— START Information provided —
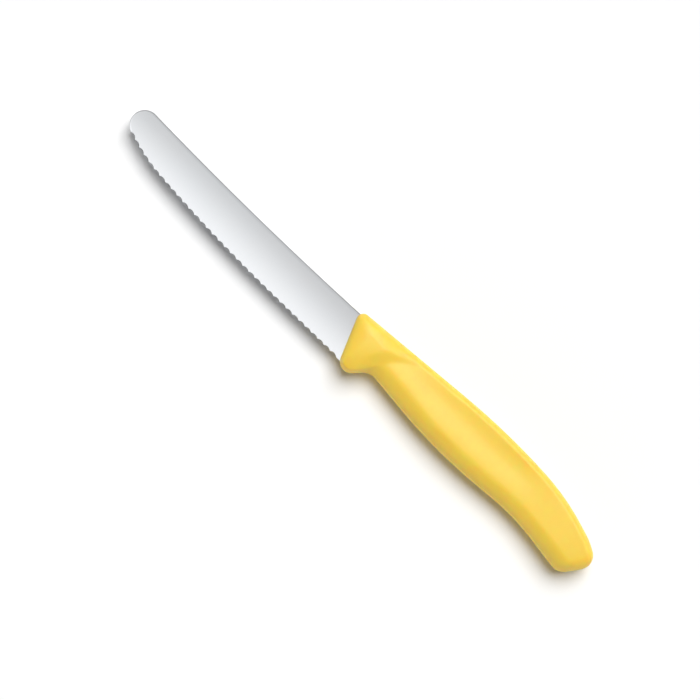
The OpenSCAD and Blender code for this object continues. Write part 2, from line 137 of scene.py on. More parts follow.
class KnifeHandleSizes(bpy.types.PropertyGroup):
    """Sizes of the handle: the corners of its side outline with their radii, and its sections."""

    front_lean: tilt(21.7, "Front lean", "Lean of the front face from upright")
    front_cover: length(1.24, "Front cover", "Cover of plastic above the spine at the front")
    front_r: length(2.4, "Front radius", "Corner radius at the top of the front")
    guard_drop: length(4.85, "Guard drop", "Drop of the finger guard's corner below the edge line")
    guard_r: length(4.05, "Guard radius", "Radius of the finger guard")
    notch_x: length(10.4, "Notch place", "From the heel datum to the finger notch")
    notch_h: length(4.35, "Notch height", "Height of the finger notch above the edge line")
    notch_r: length(5.7, "Notch radius", "Radius of the finger notch")
    palm_x: length(45.3, "Palm place", "From the heel datum to the palm")
    palm_drop: length(3.85, "Palm drop", "Drop of the palm's corner below the notch")
    palm_r: length(200, "Palm radius", "Radius of the underside at the palm")
    hollow_x: length(81.2, "Hollow place", "From the heel datum to the little finger's hollow")
    hollow_rise: length(2.5, "Hollow rise", "Rise of the hollow above the palm's corner")
    hollow_r: length(93, "Hollow radius", "Radius of the little finger's hollow")
    butt_x: length(105.2, "Butt place", "From the heel datum to the butt's lower corner")
    butt_drop: length(3.7, "Butt drop", "Drop of the butt's lower corner below the hollow")
    butt_low_r: length(5.3, "Butt lower radius", "Radius of the butt's lower corner")
    butt_face: length(13.95, "Butt face", "Length of the end face between its two corners")
    butt_lean: tilt(36, "Butt lean", "Lean of the end face from upright")
    butt_top_r: length(4.9, "Butt upper radius", "Radius of the butt's upper corner")
    crest_h: length(22.5, "Crest height", "Height of the crest's corner above the edge line")
    crest_x: length(58.2, "Crest place", "From the heel datum to the crest's corner")
    crest_r: length(270, "Crest radius", "Radius of the crest")
    rear_run: length(30.4, "Rear run", "From the crest's corner to the rear slope's corner")
    rear_fall: length(1.9, "Rear fall", "Fall from the crest's corner to the rear slope's corner")
    rear_r: length(88, "Rear radius", "Radius of the rear slope")
    last_run: length(16.8, "Last run", "From the rear slope's corner to the last corner")
    last_fall: length(5.4, "Last fall", "Fall from the rear slope's corner to the last corner")
    last_r: length(23, "Last radius", "Radius of the last corner before the butt")
    front_w: length(12.4, "Front thickness", "Thickness across the raised front")
    palm_w: length(11.6, "Palm thickness", "Thickness at the palm")
    hollow_w: length(10.6, "Hollow thickness", "Thickness at the little finger's hollow")
    butt_w: length(12.6, "Butt thickness", "Thickness at the butt")
    front_step: length(1.6, "Front step", "Step from the raised front down to the grip, on each side")
    crease_x: length(6.3, "Crease place", "From the heel datum to the crease")
    crease_h: length(6.4, "Crease height", "Height at which the crease starts to sweep back")
    crease_sweep: share(55, "Crease sweep", "Sweep of the crease for each square metre of height")
    step_lead: length(0.6, "Step lead", "Width ahead of the crease over which the step starts")
    step_run: length(5.4, "Step run", "Width behind the crease over which the step runs out")
    step_fade: length(13.3, "Step fade", "Height at which the step starts to fade")
    step_gone: length(20, "Step gone", "Height at which the step has gone")
    front_end: length(6, "Front end", "Place where the front's section starts to turn into the grip's")
    grip_start: length(14, "Grip start", "Place where the grip's section starts")
    front_fall_top: length(0.4, "Front fall, top", "Fall of the front's side from its crown to the top")
    front_fall_low: length(2.25, "Front fall, guard", "Fall of the front's side from its crown to the guard")
    front_crown: length(9.1, "Front crown", "Height of the front's crown above the guard")
    back_fall: length(1.9, "Back fall", "Fall of the grip's side from its crown to the back, at the front")
    butt_rise: length(0.5, "Butt rise", "Rise of the side from its crown to the back, at the butt")
    scoop: length(0.8, "Scoop", "Depth of the long shallow scoop in the grip's sides")
    scoop_x: length(43, "Scoop place", "From the heel datum to the scoop's deepest place")
    scoop_fade: length(66, "Scoop fade", "Place where the scoop starts to run out")
    scoop_end: length(88, "Scoop end", "From the heel datum to the scoop's end")
    scoop_span: tilt(164, "Scoop span", "Angle that the scoop's sine runs through from crown to back")
    back_round: length(2.2, "Back round", "Depth of the rounding along the back")
    back_square: share(2.3, "Back squareness", "Squareness of that rounding, a quarter-ellipse at 2")
    back_soft: share(0.5, "Back softness", "Share of that rounding's depth over which it starts gently")
    guard_round: length(1.5, "Guard round", "Depth of the rounding along the guard")
    notch_round: length(6.1, "Notch round", "Depth of the underside's rounding behind the notch")
    under_round: length(5.7, "Under round", "Depth of the underside's rounding from palm to butt")
    under_square: share(1.44, "Under squareness", "Squareness of the underside's rounding")
    under_soft: share(0.2, "Under softness", "Share of that rounding's depth over which it starts gently")
    back_share: share(0.35, "Back share", "Most of a section's height that the back's rounding takes up")
    under_share: share(0.6, "Under share", "Most of a section's height that the underside's takes up")
    front_strip: length(6.5, "Front strip", "Width of the rounded strip down the front face, above the guard")
    guard_strip: length(2.3, "Guard strip", "Width of that strip at the guard")
    strip_rise: length(12, "Strip rise", "Height above the guard at which that strip has its full width")
    front_strip_t: length(4.6, "Front strip depth", "Depth of that strip across the thickness")
    butt_strip: length(6.5, "Butt strip", "Width of the rounded strip round the butt")
    butt_strip_t: length(5, "Butt strip depth", "Depth of that strip across the thickness")
    swell_run: length(12, "Swell run", "Distance ahead of the butt where the full thickness is reached")
    mid_h: length(10, "Middle height", "Height at which a section's place along the handle is measured")
    front_fan_end: length(22, "Front fan", "Place where the leaning front sections come upright")
    rear_fan_start: length(82, "Rear fan", "Place where the rear sections start to lean")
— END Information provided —
### Your instructions:
Set down the listing above in full, please, exactly as it appears.

### Task result:
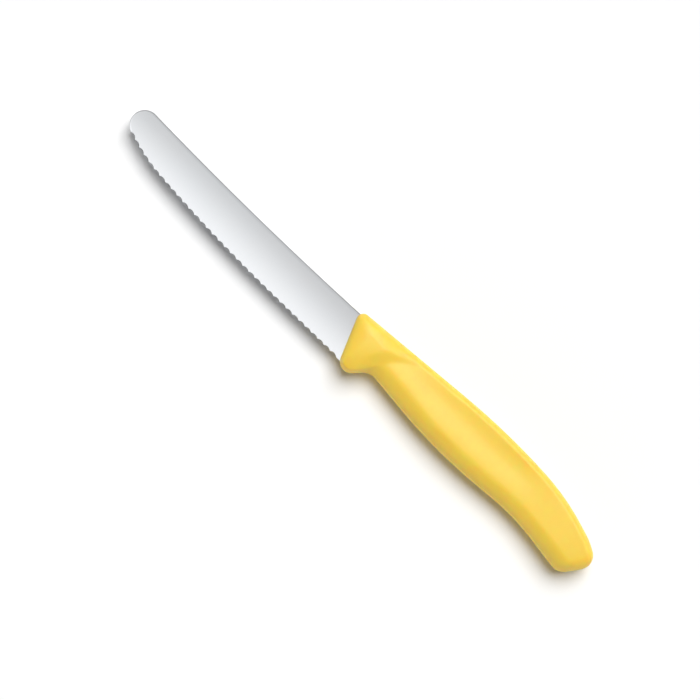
The OpenSCAD and Blender code for this object continues. Write part 2, from line 137 of scene.py on. More parts follow.
class KnifeHandleSizes(bpy.types.PropertyGroup):
    """Sizes of the handle: the corners of its side outline with their radii, and its sections."""

    front_lean: tilt(21.7, "Front lean", "Lean of the front face from upright")
    front_cover: length(1.24, "Front cover", "Cover of plastic above the spine at the front")
    front_r: length(2.4, "Front radius", "Corner radius at the top of the front")
    guard_drop: length(4.85, "Guard drop", "Drop of the finger guard's corner below the edge line")
    guard_r: length(4.05, "Guard radius", "Radius of the finger guard")
    notch_x: length(10.4, "Notch place", "From the heel datum to the finger notch")
    notch_h: length(4.35, "Notch height", "Height of the finger notch above the edge line")
    notch_r: length(5.7, "Notch radius", "Radius of the finger notch")
    palm_x: length(45.3, "Palm place", "From the heel datum to the palm")
    palm_drop: length(3.85, "Palm drop", "Drop of the palm's corner below the notch")
    palm_r: length(200, "Palm radius", "Radius of the underside at the palm")
    hollow_x: length(81.2, "Hollow place", "From the heel datum to the little finger's hollow")
    hollow_rise: length(2.5, "Hollow rise", "Rise of the hollow above the palm's corner")
    hollow_r: length(93, "Hollow radius", "Radius of the little finger's hollow")
    butt_x: length(105.2, "Butt place", "From the heel datum to the butt's lower corner")
    butt_drop: length(3.7, "Butt drop", "Drop of the butt's lower corner below the hollow")
    butt_low_r: length(5.3, "Butt lower radius", "Radius of the butt's lower corner")
    butt_face: length(13.95, "Butt face", "Length of the end face between its two corners")
    butt_lean: tilt(36, "Butt lean", "Lean of the end face from upright")
    butt_top_r: length(4.9, "Butt upper radius", "Radius of the butt's upper corner")
    crest_h: length(22.5, "Crest height", "Height of the crest's corner above the edge line")
    crest_x: length(58.2, "Crest place", "From the heel datum to the crest's corner")
    crest_r: length(270, "Crest radius", "Radius of the crest")
    rear_run: length(30.4, "Rear run", "From the crest's corner to the rear slope's corner")
    rear_fall: length(1.9, "Rear fall", "Fall from the crest's corner to the rear slope's corner")
    rear_r: length(88, "Rear radius", "Radius of the rear slope")
    last_run: length(16.8, "Last run", "From the rear slope's corner to the last corner")
    last_fall: length(5.4, "Last fall", "Fall from the rear slope's corner to the last corner")
    last_r: length(23, "Last radius", "Radius of the last corner before the butt")
    front_w: length(12.4, "Front thickness", "Thickness across the raised front")
    palm_w: length(11.6, "Palm thickness", "Thickness at the palm")
    hollow_w: length(10.6, "Hollow thickness", "Thickness at the little finger's hollow")
    butt_w: length(12.6, "Butt thickness", "Thickness at the butt")
    front_step: length(1.6, "Front step", "Step from the raised front down to the grip, on each side")
    crease_x: length(6.3, "Crease place", "From the heel datum to the crease")
    crease_h: length(6.4, "Crease height", "Height at which the crease starts to sweep back")
    crease_sweep: share(55, "Crease sweep", "Sweep of the crease for each square metre of height")
    step_lead: length(0.6, "Step lead", "Width ahead of the crease over which the step starts")
    step_run: length(5.4, "Step run", "Width behind the crease over which the step runs out")
    step_fade: length(13.3, "Step fade", "Height at which the step starts to fade")
    step_gone: length(20, "Step gone", "Height at which the step has gone")
    front_end: length(6, "Front end", "Place where the front's section starts to turn into the grip's")
    grip_start: length(14, "Grip start", "Place where the grip's section starts")
    front_fall_top: length(0.4, "Front fall, top", "Fall of the front's side from its crown to the top")
    front_fall_low: length(2.25, "Front fall, guard", "Fall of the front's side from its crown to the guard")
    front_crown: length(9.1, "Front crown", "Height of the front's crown above the guard")
    back_fall: length(1.9, "Back fall", "Fall of the grip's side from its crown to the back, at the front")
    butt_rise: length(0.5, "Butt rise", "Rise of the side from its crown to the back, at the butt")
    scoop: length(0.8, "Scoop", "Depth of the long shallow scoop in the grip's sides")
    scoop_x: length(43, "Scoop place", "From the heel datum to the scoop's deepest place")
    scoop_fade: length(66, "Scoop fade", "Place where the scoop starts to run out")
    scoop_end: length(88, "Scoop end", "From the heel datum to the scoop's end")
    scoop_span: tilt(164, "Scoop span", "Angle that the scoop's sine runs through from crown to back")
    back_round: length(2.2, "Back round", "Depth of the rounding along the back")
    back_square: share(2.3, "Back squareness", "Squareness of that rounding, a quarter-ellipse at 2")
    back_soft: share(0.5, "Back softness", "Share of that rounding's depth over which it starts gently")
    guard_round: length(1.5, "Guard round", "Depth of the rounding along the guard")
    notch_round: length(6.1, "Notch round", "Depth of the underside's rounding behind the notch")
    under_round: length(5.7, "Under round", "Depth of the underside's rounding from palm to butt")
    under_square: share(1.44, "Under squareness", "Squareness of the underside's rounding")
    under_soft: share(0.2, "Under softness", "Share of that rounding's depth over which it starts gently")
    back_share: share(0.35, "Back share", "Most of a section's height that the back's rounding takes up")
    under_share: share(0.6, "Under share", "Most of a section's height that the underside's takes up")
    front_strip: length(6.5, "Front strip", "Width of the rounded strip down the front face, above the guard")
    guard_strip: length(2.3, "Guard strip", "Width of that strip at the guard")
    strip_rise: length(12, "Strip rise", "Height above the guard at which that strip has its full width")
    front_strip_t: length(4.6, "Front strip depth", "Depth of that strip across the thickness")
    butt_strip: length(6.5, "Butt strip", "Width of the rounded strip round the butt")
    butt_strip_t: length(5, "Butt strip depth", "Depth of that strip across the thickness")
    swell_run: length(12, "Swell run", "Distance ahead of the butt where the full thickness is reached")
    mid_h: length(10, "Middle height", "Height at which a section's place along the handle is measured")
    front_fan_end: length(22, "Front fan", "Place where the leaning front sections come upright")
    rear_fan_start: length(82, "Rear fan", "Place where the rear sections start to lean")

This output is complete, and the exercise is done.